A defining feature of the Cultus is its specialised use of the
mythos of the medieval and early modern European Witches' Sabbath
as the basis and idiom for its rituals and practices. This is not
simply an indwelling of the past or human contrivance, but rather a
spirit-taught reification of the Sabbath's potent oneiric reality
in an ongoing tradition of magical practice. The whole complex of
imagery that is the Witches' Sabbath is esoterically understood as
the atemporal reality of our ritual. When perceived anew through
praxis, dream and spirit-mediumship, the myriad motifs of the
Sabbath yield new wisdom and serve as wholly apposite cyphers for
the teachings of oneiric flight, atavistic transformation,
wortcunning, divination, ritualisation, dual observance,
spirit-worship, and so forth.
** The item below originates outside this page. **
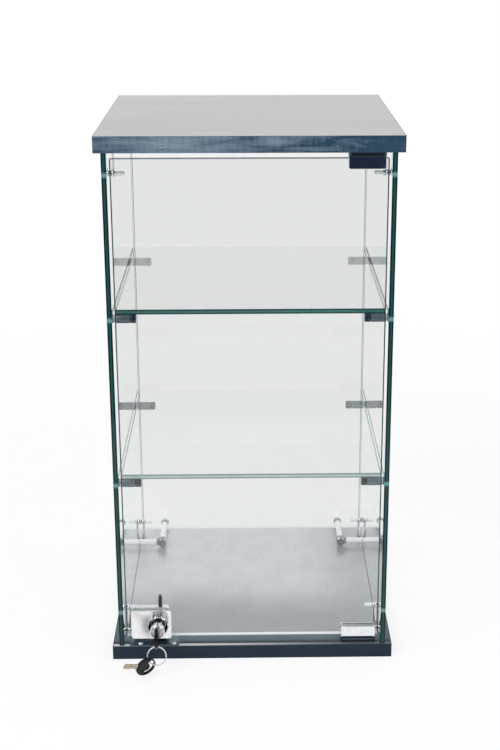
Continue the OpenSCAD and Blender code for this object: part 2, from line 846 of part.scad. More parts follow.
// Channel over the door's lower edge: a thin front plate, a web, and a thick back that holds the bolt
module lock_housing() {
    slot_front = door_front - gasket_t;
    cavity_high = bolt_high + hair;
    color([0.82, 0.84, 0.86]) difference() {
        union() {
            translate([lock_left, slot_front, lock_low]) rotate([90, 0, 0])
                linear_extrude(lock_front_t) round_rect(lock_w, lock_h, lock_r, true);
            translate([lock_left, lock_rear, lock_low]) rotate([90, 0, 0])
                linear_extrude(lock_back_t)
                    round_rect(lock_w - lock_back_short, lock_h, lock_r, true);
            translate([lock_left + lock_r, slot_front - hair, lock_low])
                cube([lock_w - lock_back_short - 2 * lock_r, lock_mid - slot_front + 2 * hair, lock_web]);
        }
        translate([barrel_x, 0, barrel_z])
            rod_y(lock_face - through, bolt_front, neck_d + 2 * fit);
        translate([barrel_x - bolt_w / 2 - hair, bolt_front - hair, lock_low - through])
            cube([bolt_w + 2 * hair, bolt_t + 2 * hair, cavity_high - lock_low + through]);
        translate([barrel_x + tail_off - tail_w / 2 - hair, bolt_front - hair, cavity_high - hair])
            cube([tail_w + 2 * hair, bolt_t + 2 * hair, lock_h]);
        at_lock_grubs() rod_y(lock_mid - through, lock_rear + through, grub_d + 2 * fit);
    }
}

// Turned barrel: a wide collar with a dished face, a nose with a bevelled rim, and the neck behind
module lock_barrel() {
    bore = plug_d / 2 + fit;
    collar_r = collar_d / 2;
    nose_r = nose_d / 2;
    step = barrel_len - collar_len;
    bevel = 1;
    dish = 4;
    lip = 1;
    color([0.85, 0.87, 0.89]) translate([barrel_x, barrel_front, barrel_z]) rotate([-90, 0, 0])
        rotate_extrude() polygon([
            [bore, 0.5], [bore + 0.5, 0], [nose_r - bevel, 0], [nose_r, bevel], [nose_r, step + dish],
            [collar_r - lip, step], [collar_r - lip / 2, step], [collar_r, step + lip], [collar_r, barrel_len],
            [neck_d / 2, barrel_len], [neck_d / 2, barrel_len + neck_len], [bore, barrel_len + neck_len]
        ]);
}

module lock_gasket() {
    inset = 1;
    wide = lock_w - lock_back_short - 2 * lock_r;
    color([0.86, 0.88, 0.88]) difference() {
        translate([lock_left + lock_r, door_front - gasket_t, door_low - gasket_t])
            cube([wide, glass_t + 2 * gasket_t, lock_h - lock_web - inset]);
        translate([lock_left, door_front, door_low]) cube([lock_w, glass_t, lock_h]);
        translate([barrel_x, 0, barrel_z])
            rod_y(lock_face, lock_rear, neck_d + 2 * neck_clear);
    }
}

module lock_clamp_screws() {
    color([0.60, 0.61, 0.62]) at_lock_grubs()
        translate([0, lock_rear, 0]) rotate([90, 0, 0]) set_screw(grub_d, lock_back_t);
}

// Plug with the keyway in its face and the eccentric pin that drives the bolt
module lock_plug() {
    plug_len = barrel_len + neck_len - hair;
    bevel = 0.6;
    slot_h = blade_h + 4 * hair;
    slot_t = blade_t + 4 * hair;
    color([0.78, 0.80, 0.83]) translate([barrel_x, barrel_front, barrel_z]) difference() {
        union() {
            rotate([-90, 0, 0]) rotate_extrude() polygon([
                [0, 0], [plug_d / 2 - bevel, 0], [plug_d / 2, bevel], [plug_d / 2, plug_len], [0, plug_len]
            ]);
            translate([-drive_rise, 0, drive_rise])
                rod_y(plug_len - 1, plug_len + hair + bolt_t, drive_pin_d);
        }
        translate([-slot_t / 2, -through, -slot_h / 2]) cube([slot_t, key_depth + through + 2 * hair, slot_h]);
    }
}

// Flat bolt with a level window for the drive pin, a bevelled lower end and a narrow tail on top
module lock_bolt() {
    tip = 0.8;
    half = bolt_w / 2;
    tail_r = tail_off + tail_w / 2;
    tail_l = tail_off - tail_w / 2;
    tail_high = lock_low + lock_h + tail_h;
    window_h = drive_pin_d + 2 * drive_slack;
    window_l = barrel_x - drive_r - drive_pin_d / 2 - drive_slack;
    window_r = barrel_x - drive_rise + drive_pin_d / 2 + drive_slack;
    color([0.30, 0.36, 0.38]) difference() {
        translate([barrel_x, bolt_front + bolt_t, 0]) rotate([90, 0, 0]) linear_extrude(bolt_t) polygon([
            [-half + tip, bolt_low], [half - tip, bolt_low], [half, bolt_low + tip], [half, bolt_high],
            [tail_r, bolt_high], [tail_r, tail_high - tip], [tail_r - tip, tail_high],
            [tail_l + tip, tail_high], [tail_l, tail_high - tip], [tail_l, bolt_high],
            [-half, bolt_high], [-half, bolt_low + tip]
        ]);
        translate([window_l, bolt_front - through, barrel_z + drive_rise - window_h / 2])
            cube([window_r - window_l, bolt_t + 2 * through, window_h]);
    }
}

strike_screw_d = 3;
strike_screw_len = 10;

module at_strike_screws() {
    for (x = [-strike_pitch / 2, strike_pitch / 2])
        translate([strike_x + 3.6 + x, strike_screw_y, base_top + strike_t]) children();
}

module strike_plate() {
    color([0.72, 0.74, 0.77]) difference() {
        translate([strike_x - strike_w / 2, strike_front, base_top])
            linear_extrude(strike_t) round_rect(strike_w, strike_back - strike_front, 2, true);
        translate([barrel_x - strike_slot_w / 2, bolt_mid - strike_slot_d / 2, base_top - through])
            cube([strike_slot_w, strike_slot_d, strike_t + 2 * through]);
        at_strike_screws() translate([0, 0, -strike_t - through])
            cylinder(d = strike_screw_d + 2 * fit, h = strike_t + 2 * through);
    }
}

module strike_screws() {
    color([0.80, 0.82, 0.84]) at_strike_screws() pan_screw(6, 1.7, strike_screw_d, strike_screw_len);
}

// ---------- keys ----------
// A key is drawn flat: the bow's centre at the origin, the blade along +X, the edge with the cuts below.

// Slot on an arc round the bow's outer end, where the ring slides
module bow_slot_shape() {
    difference() {
        circle(bow_slot_r + bow_slot_w / 2);
        circle(bow_slot_r - bow_slot_w / 2);
        rotate(-(180 - bow_slot_half)) square(2 * bow_d);
        rotate(180 - bow_slot_half - 90) square(2 * bow_d);
        translate([-bow_slot_r * cos(bow_slot_half), -bow_d]) square(2 * bow_d);
    }
    for (side = [-1, 1]) rotate(180 + side * bow_slot_half) translate([bow_slot_r, 0])
        circle(d = bow_slot_w);
}

module bow_solid() {
    r = bow_d / 2;
    edge = 1;
    recess = 0.4;
    difference() {
        translate([0, 0, -bow_t / 2]) rotate_extrude($fn = 72) {
            translate([0, edge]) square([r, bow_t - 2 * edge]);
            square([r - edge, bow_t]);
            for (z = [edge, bow_t - edge]) translate([r - edge, z]) circle(edge, $fn = 24);
        }
        translate([0, 0, -bow_t]) linear_extrude(2 * bow_t) bow_slot_shape();
        for (z = [-bow_t / 2 - through, bow_t / 2 - recess]) translate([r * 0.25, 0, z])
            cylinder(d = bow_d * 0.44, h = recess + through);
        translate([blade_root, -blade_h / 2 - fit, -blade_t / 2 - fit])
            cube([bow_d, blade_h + 2 * fit, blade_t + 2 * fit]);
    }
}

blade_root = 2;                                    // of the blade's inner end from the bow's centre
cut_pitch = 2.6;
cut_depths = [1.2, 2.0, 0.8, 1.6, 1.0, 1.8];

// Edge of the blade: flat-bottomed cuts one pitch apart, and a pointed tip
module blade_outline() {
    tip = blade_len + bow_d / 2;
    h = blade_h / 2;
    nose = 2;
    first = tip - nose - cut_pitch * len(cut_depths);
    flat = cut_pitch * 0.25;
    polygon(concat(
        [[blade_root, -h]],
        [for (i = [0:len(cut_depths) - 1], p = [[-0.45, 0], [-0.12, 1], [0.12, 1], [0.45, 0]])
            [first + (i + 0.5 + p.x) * cut_pitch, -h + p.y * cut_depths[i]]],
        [[tip - nose, -h], [tip, -h + nose], [tip, h - nose / 2], [tip - nose / 2, h], [blade_root, h]]
    ));
}

module blade_solid() {
    groove_d = 0.5;
    groove_w = 1.4;
    difference() {
        translate([0, 0, -blade_t / 2]) linear_extrude(blade_t) blade_outline();
        for (z = [-blade_t / 2 - through, blade_t / 2 - groove_d])
            translate([bow_d / 2 + 1.5, groove_w * 0.4, z]) cube([blade_len, groove_w, groove_d + through]);
    }
}

// In the plug, with the bow upright and the blade towards the back
module at_key() {
    translate([barrel_x, bow_y, barrel_z]) rotate([90, 0, 90]) children();
}

// On the ring, upright on the table, turned towards the front
module at_spare() {
    translate(spare_at) rotate([0, 0, 180 + spare_turn])
        rotate([0, -spare_rise, 0]) rotate([90 - spare_lean, 0, 0]) children();
}

module key_blade() {
    color([0.80, 0.72, 0.50]) at_key() blade_solid();
}

module key_bow() {
    color([0.06, 0.06, 0.07]) at_key() bow_solid();
}

module spare_key_blade() {
    color([0.80, 0.72, 0.50]) at_spare() blade_solid();
}

module spare_key_bow() {
    color([0.06, 0.06, 0.07]) at_spare() bow_solid();
}

// Split ring: two turns of flat wire side by side, with a fine groove between them
module key_ring() {
    turn = ring_wire * 0.46;
    core = ring_wire * 0.7;
    color([0.75, 0.77, 0.79]) translate(ring_at) rotate([90 - ring_tilt, 0, 0])
        rotate_extrude($fn = 72) translate([ring_r, 0]) {
            for (z = [-ring_wire / 2, ring_wire / 2 - turn])
                translate([-ring_wire / 2, z]) square([ring_wire, turn]);
            translate([-core / 2, -ring_wire / 2 + turn / 2]) square([core, ring_wire - turn]);
        }
}

// ---------- the assembly ----------

base_board();
top_board();
base_edge_bands();
top_edge_bands();
floor_liner();
side_glass_left();
side_glass_right();
back_glass();
shelf_lower();
shelf_upper();
support_barrels();
support_end_caps();
support_studs();
support_washers();
corner_posts();
post_pins();
post_cap_nuts();
post_washers();
post_hanger_screws();
brace_elbows();
brace_elbow_screws();
brace_side_tubes();
brace_back_tubes();
brace_studs();
brace_washers();
outer_caps();
hinge_plates();
hinge_plate_screws();
hinge_pins();
hinge_washers();
strike_plate();
strike_screws();
door_glass();
hinge_clamps();
clamp_gaskets();
clamp_screws();
lock_housing();
lock_barrel();
lock_gasket();
lock_clamp_screws();
lock_plug();
lock_bolt();
key_blade();
key_bow();
key_ring();
spare_key_blade();
spare_key_bow();
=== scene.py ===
import math

import bmesh
import bpy
from mathutils import Matrix, Vector


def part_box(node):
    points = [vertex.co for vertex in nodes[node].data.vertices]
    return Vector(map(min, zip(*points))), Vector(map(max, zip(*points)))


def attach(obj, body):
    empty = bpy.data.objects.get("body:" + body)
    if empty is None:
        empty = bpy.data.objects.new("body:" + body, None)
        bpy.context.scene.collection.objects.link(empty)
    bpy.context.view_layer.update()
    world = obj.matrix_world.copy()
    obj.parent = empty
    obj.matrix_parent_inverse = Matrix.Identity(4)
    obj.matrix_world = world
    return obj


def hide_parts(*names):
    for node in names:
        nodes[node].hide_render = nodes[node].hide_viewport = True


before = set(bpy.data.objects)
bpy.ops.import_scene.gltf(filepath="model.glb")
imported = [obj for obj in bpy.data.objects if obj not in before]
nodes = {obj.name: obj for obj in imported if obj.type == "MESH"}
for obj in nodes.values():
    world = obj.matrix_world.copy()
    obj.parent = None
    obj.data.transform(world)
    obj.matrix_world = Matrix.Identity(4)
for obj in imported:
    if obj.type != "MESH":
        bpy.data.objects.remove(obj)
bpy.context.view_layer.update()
scene = bpy.context.scene


# ---- View of the case -------------------------------------------------------
# The case stands on a counter, seen from a little above and straight in front.
# The place, turn, lens and shift come from fitting the case's straight edges:
# the picture is the middle of a slightly larger one, cut off-centre.
camera_place = (-0.0031, -1.7712, 0.8975)
turned_right, tilted_down = 1.132, 18.799
camera_data = bpy.data.cameras.new("front_view")
camera_data.sensor_width = 36
camera_data.lens = 68.502
camera_data.shift_x = -0.03336
camera_data.shift_y = 0.02013
camera_data.clip_end = 60
camera = bpy.data.objects.new("front_view", camera_data)
camera.matrix_world = (
    Matrix.Translation(camera_place)
    @ Matrix.Rotation(math.radians(-turned_right), 4, "Z")
    @ Matrix.Rotation(math.radians(90 - tilted_down), 4, "X")
)
scene.collection.objects.link(camera)
scene.camera = camera
scene.view_settings.view_transform = "Standard"
scene.cycles.transparent_max_bounces = 32


# ---- Counter ----------------------------------------------------------------
# A pale matt table top under the case. It takes a soft contact shadow, and
# fades to plain white away from the case. Far in front it is dark, as a floor
# is, but only reflections show that.
def add(tree, kind, fill=None, **settings):
    """A shader node with its settings, and its inputs filled by values or links."""
    node = tree.nodes.new("ShaderNode" + kind)
    for key, value in settings.items():
        setattr(node, key, value)
    for name, value in (fill or {}).items():
        socket = node.inputs[name]
        if isinstance(value, bpy.types.NodeSocket):
            tree.links.new(value, socket)
        else:
            socket.default_value = value
    return node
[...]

Sabbatic symbology has thus been
utilised to encode and narrate the teachings accumulated and still
developing in our tradition.
Dreaming and the mutual translation of dreamt ritual and
ritual-as-dreamt form the basic rationale and context for our work.
The active discourse between initiates and our spirit-patrons
inspires and motivates this dreaming. This is demonstrably manifest
in the magical artistry of individual initiates, whether through
text, ritual performance, song, tapestry, craftsmanship, or image.
Where the spark of vision leaps, where inspiration is
communicated..... the path strays anew. So mote it be!
Alogos, Cultus Sabbati
....................................................................................................................
Where
the Old Serpent and Man meet in murder and marriage, the
spiritualisation of matter, the materialisation of spirit; the Pole
of Heaven becomes the Crown of the World.